Provided information →
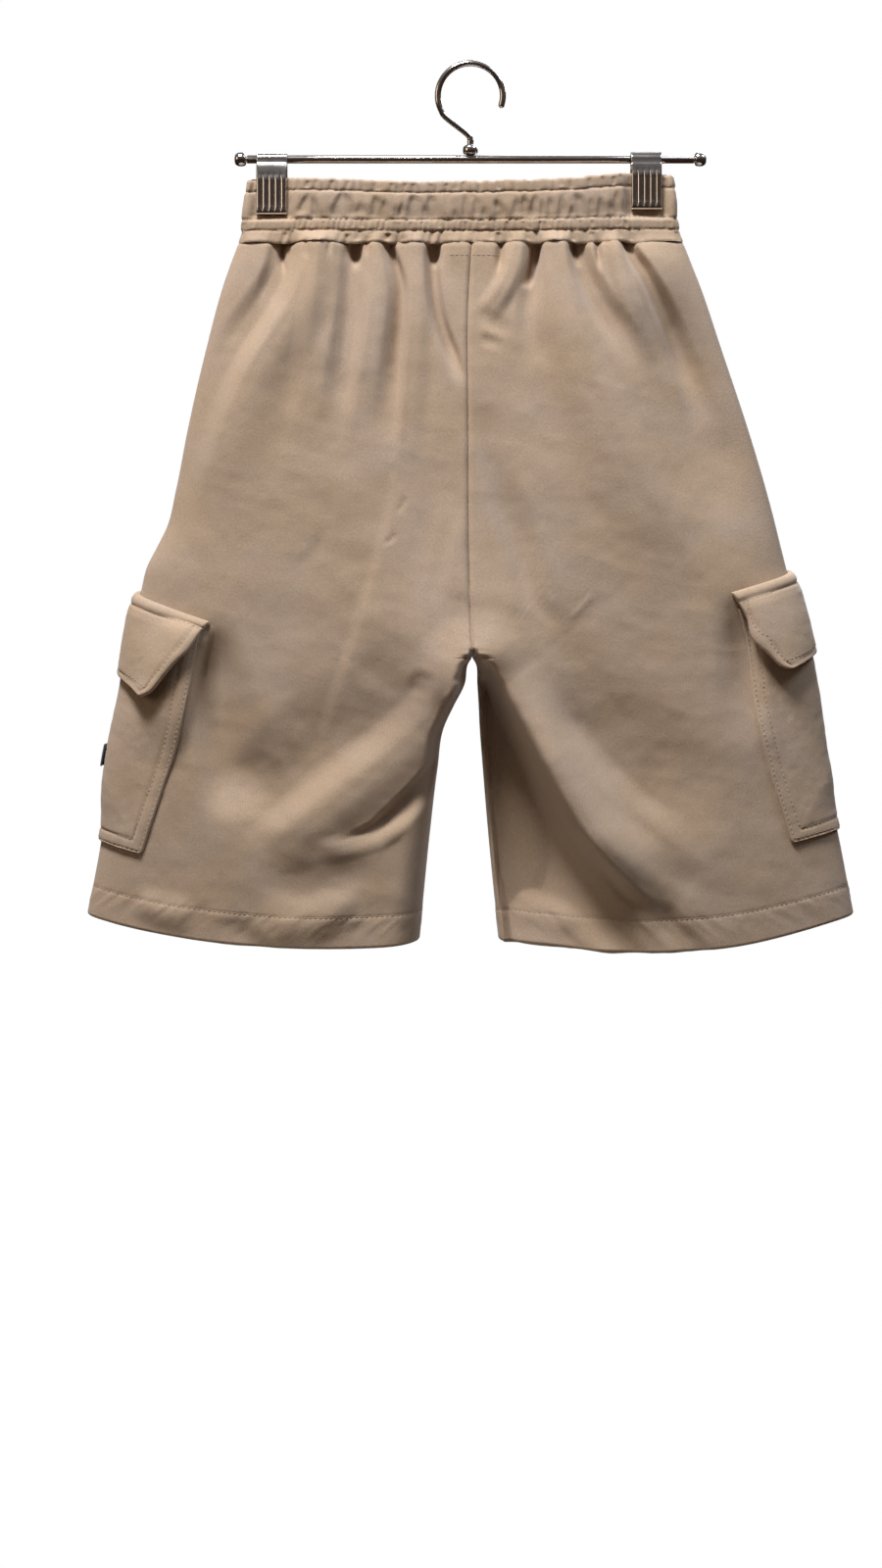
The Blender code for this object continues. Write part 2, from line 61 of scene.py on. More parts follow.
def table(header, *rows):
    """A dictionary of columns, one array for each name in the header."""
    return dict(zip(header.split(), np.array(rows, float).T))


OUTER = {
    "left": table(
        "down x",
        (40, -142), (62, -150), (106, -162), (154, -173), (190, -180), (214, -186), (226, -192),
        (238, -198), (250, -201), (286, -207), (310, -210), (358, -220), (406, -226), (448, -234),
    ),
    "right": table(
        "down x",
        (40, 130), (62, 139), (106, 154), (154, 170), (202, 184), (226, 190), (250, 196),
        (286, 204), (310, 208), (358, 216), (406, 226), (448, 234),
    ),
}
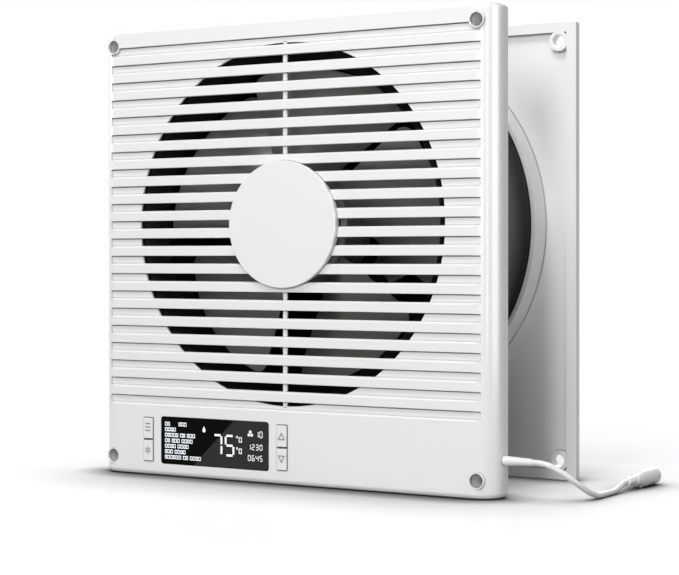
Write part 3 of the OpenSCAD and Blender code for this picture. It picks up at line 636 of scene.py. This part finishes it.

Given exercise →
Using the data above, repeat every line exactly.

Solution →
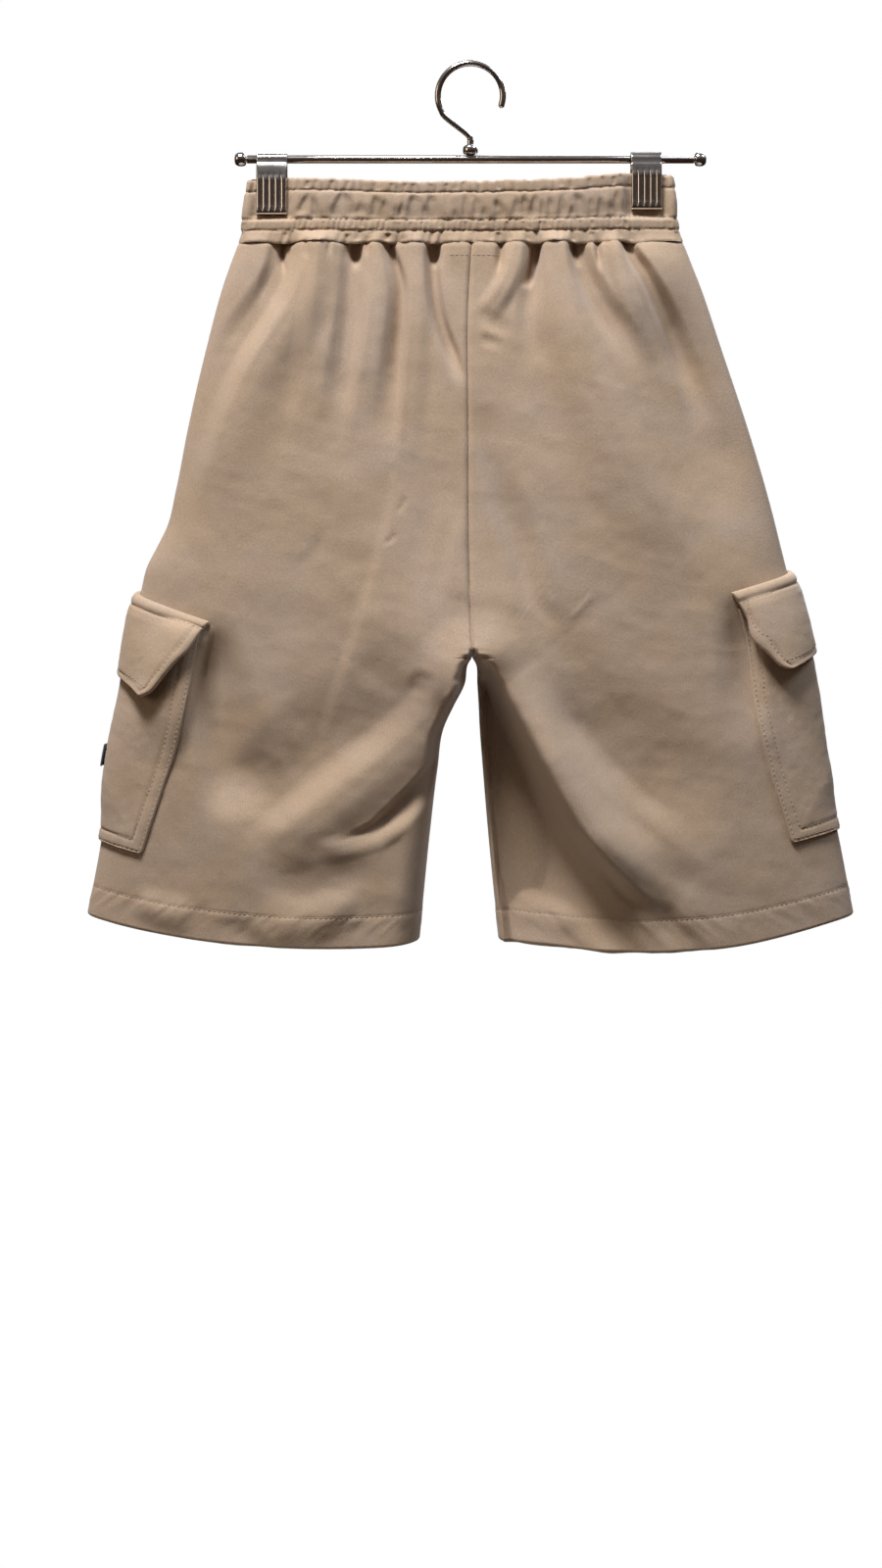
The Blender code for this object continues. Write part 2, from line 61 of scene.py on. More parts follow.
def table(header, *rows):
    """A dictionary of columns, one array for each name in the header."""
    return dict(zip(header.split(), np.array(rows, float).T))


OUTER = {
    "left": table(
        "down x",
        (40, -142), (62, -150), (106, -162), (154, -173), (190, -180), (214, -186), (226, -192),
        (238, -198), (250, -201), (286, -207), (310, -210), (358, -220), (406, -226), (448, -234),
    ),
    "right": table(
        "down x",
        (40, 130), (62, 139), (106, 154), (154, 170), (202, 184), (226, 190), (250, 196),
        (286, 204), (310, 208), (358, 216), (406, 226), (448, 234),
    ),
}
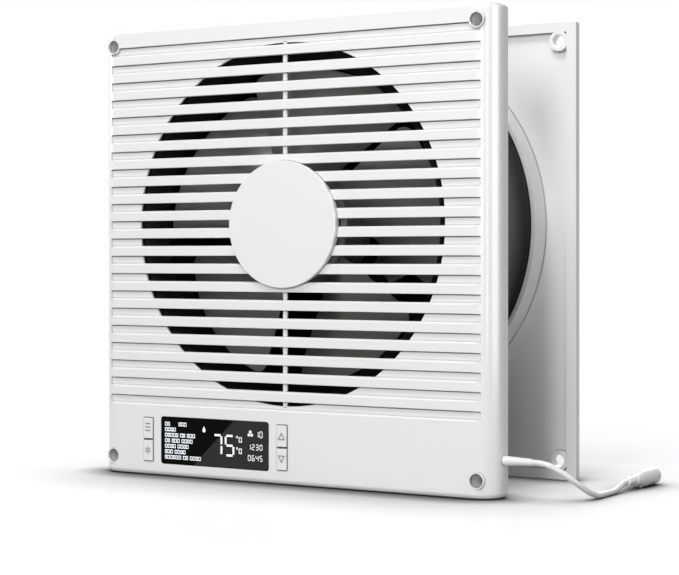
Write part 3 of the OpenSCAD and Blender code for this picture. It picks up at line 636 of scene.py. This part finishes it.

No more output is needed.